Photo Insert: The Large Hadron Collider
Neutrinos are elementary particles that are electrically neutral, extremely light and rarely interact with particles of matter. These characteristics make them tricky to detect, even though they’re very common, thus earning the moniker “ghost particles.”
Neutrinos are produced in stars, supernovae, quasars. radioactive decay and from cosmic rays interacting with atoms in the Earth’s atmosphere. It’s long been thought that particle accelerators like the LHC should be making them too, but without the right instruments they would just zip away undetected.
And now that “right instrument” has been installed and tested. During a pilot run of an experiment called FASER, installed in 2018, scientists from the University of California-Irvine picked up six neutrino interactions.
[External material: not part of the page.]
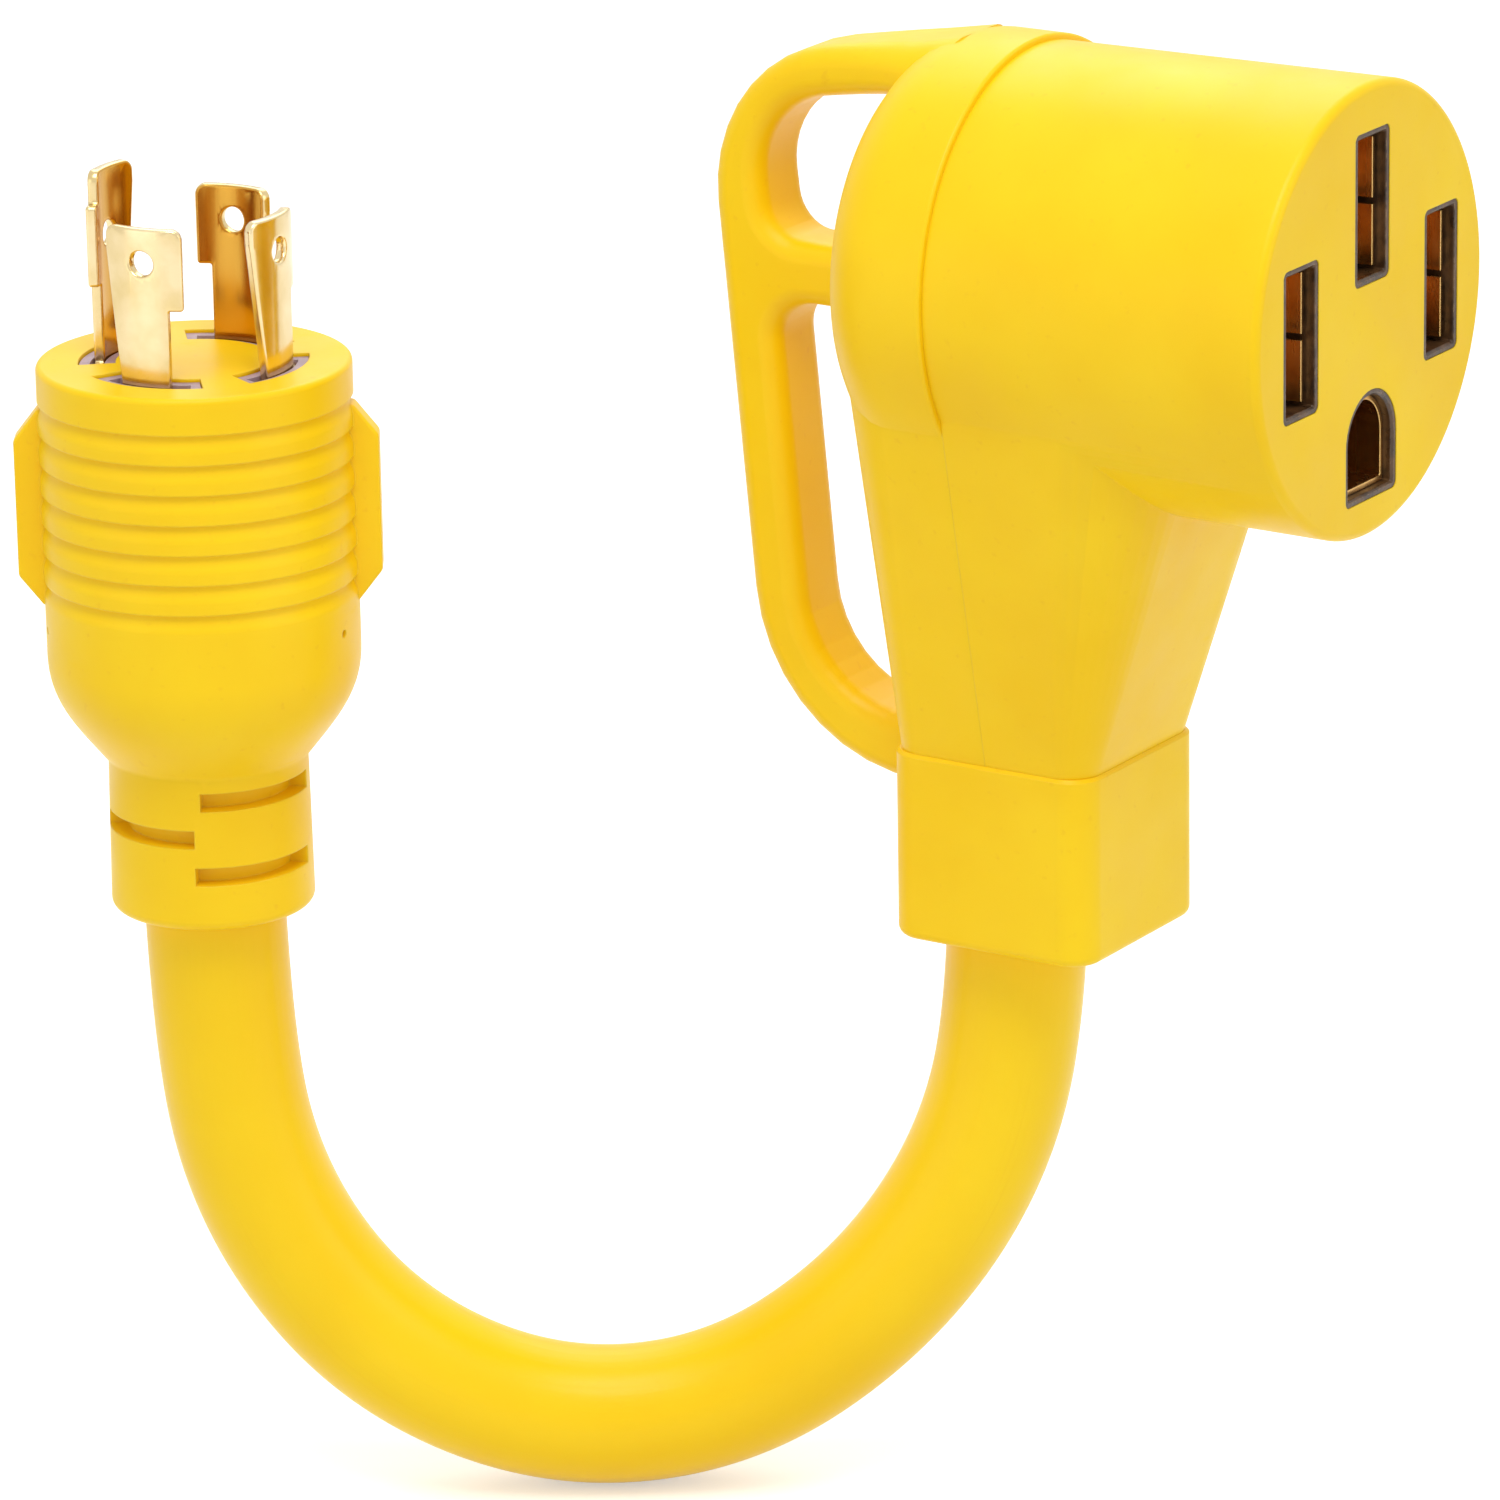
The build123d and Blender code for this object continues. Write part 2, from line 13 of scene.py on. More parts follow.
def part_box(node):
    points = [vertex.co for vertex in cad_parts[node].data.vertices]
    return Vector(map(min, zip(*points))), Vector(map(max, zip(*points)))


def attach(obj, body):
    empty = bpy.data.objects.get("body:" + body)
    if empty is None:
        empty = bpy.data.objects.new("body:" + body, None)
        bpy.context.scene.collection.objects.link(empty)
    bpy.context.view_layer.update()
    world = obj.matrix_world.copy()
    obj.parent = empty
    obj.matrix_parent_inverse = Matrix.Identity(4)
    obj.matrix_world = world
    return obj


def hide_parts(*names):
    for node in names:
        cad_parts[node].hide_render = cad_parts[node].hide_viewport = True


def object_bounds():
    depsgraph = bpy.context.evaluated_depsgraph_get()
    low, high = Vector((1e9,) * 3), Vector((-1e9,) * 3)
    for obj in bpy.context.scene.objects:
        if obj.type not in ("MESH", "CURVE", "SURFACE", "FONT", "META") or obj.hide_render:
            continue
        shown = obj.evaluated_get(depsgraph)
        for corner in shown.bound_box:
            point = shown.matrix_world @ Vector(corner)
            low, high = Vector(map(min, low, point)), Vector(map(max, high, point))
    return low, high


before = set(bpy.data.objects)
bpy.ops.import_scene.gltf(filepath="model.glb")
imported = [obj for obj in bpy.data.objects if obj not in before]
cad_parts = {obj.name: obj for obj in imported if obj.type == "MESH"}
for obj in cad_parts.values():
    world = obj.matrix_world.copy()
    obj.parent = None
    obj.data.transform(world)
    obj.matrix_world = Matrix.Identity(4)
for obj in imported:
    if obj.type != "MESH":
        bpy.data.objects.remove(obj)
cad_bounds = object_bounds()
mm = 0.001

# ----------------------------------------------------------------------
# Socket carrier. One dark brown thermoset moulding fills the mouth of the head. Its four rims come
# through the face, and the brass clips drop into the pockets behind them from the back.

face_low, face_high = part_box("front_shell")
carrier_low, carrier_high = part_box("contact_carrier")
face_x = face_high.x
seam_x = face_low.x

slot_width = 9.2 * mm
slot_height = 20.3 * mm
hot_offset = 18.7 * mm
neutral_rise = 13.9 * mm
ground_width = 13.6 * mm
ground_height = 14.7 * mm
ground_floor = -25.2 * mm
slot_corner = 1.0 * mm
rim_wall = 0.9 * mm
rim_flare = 0.45 * mm
pocket_depth = 23.6 * mm
face_plate = 6.0 * mm


def rounded(corners):
    """An outline through corners given as (across, up, radius), each turned on an arc of its own."""
    points = []
    for index, (across, up, radius) in enumerate(corners):
        here = Vector((across, up))
        arriving = (here - Vector(corners[index - 1][:2])).normalized()
        leaving = (Vector(corners[(index + 1) % len(corners)][:2]) - here).normalized()
        if radius <= 0:
            points.append(here)
            continue
        side = math.copysign(1, arriving.cross(leaving))
        turn = arriving.angle(leaving)
        start = here - arriving * radius * math.tan(turn / 2)
        centre = start + Vector((-arriving.y, arriving.x)) * side * radius
        steps = max(3, round(math.degrees(turn) / 9))
        for step in range(steps + 1):
            arm = start - centre
            arm.rotate(Matrix.Rotation(side * turn * step / steps, 2))
            points.append(centre + arm)
    return points


def new_piece(name, shape):
    """Turns a bmesh into an object and frees the bmesh."""
    bmesh.ops.recalc_face_normals(shape, faces=shape.faces)
    mesh = bpy.data.meshes.new(name)
    shape.to_mesh(mesh)
    shape.free()
    piece = bpy.data.objects.new(name, mesh)
    bpy.context.scene.collection.objects.link(piece)
    return piece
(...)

“Prior to this project, no sign of neutrinos has ever been seen at a particle collider,” says Jonathan Feng, co-author of a study describing the results.“
"This significant breakthrough is a step toward developing a deeper understanding of these elusive particles and the role they play in the universe.” The research was published in the journal Physical Review D.
Located 480 m (1,575 ft) down the line from where the particle collisions occur, the FASER instrument works like film photography, the team says. The detector is made up of plates of lead and tungsten, separated by layers of an emulsion.
Some of the neutrinos will strike the nuclei of atoms in the dense metals, which creates other particles that stream through the emulsion. The tracks they leave behind can then be seen when the emulsion layers are “developed” like film. And sure enough, six of these marks were spotted in the data.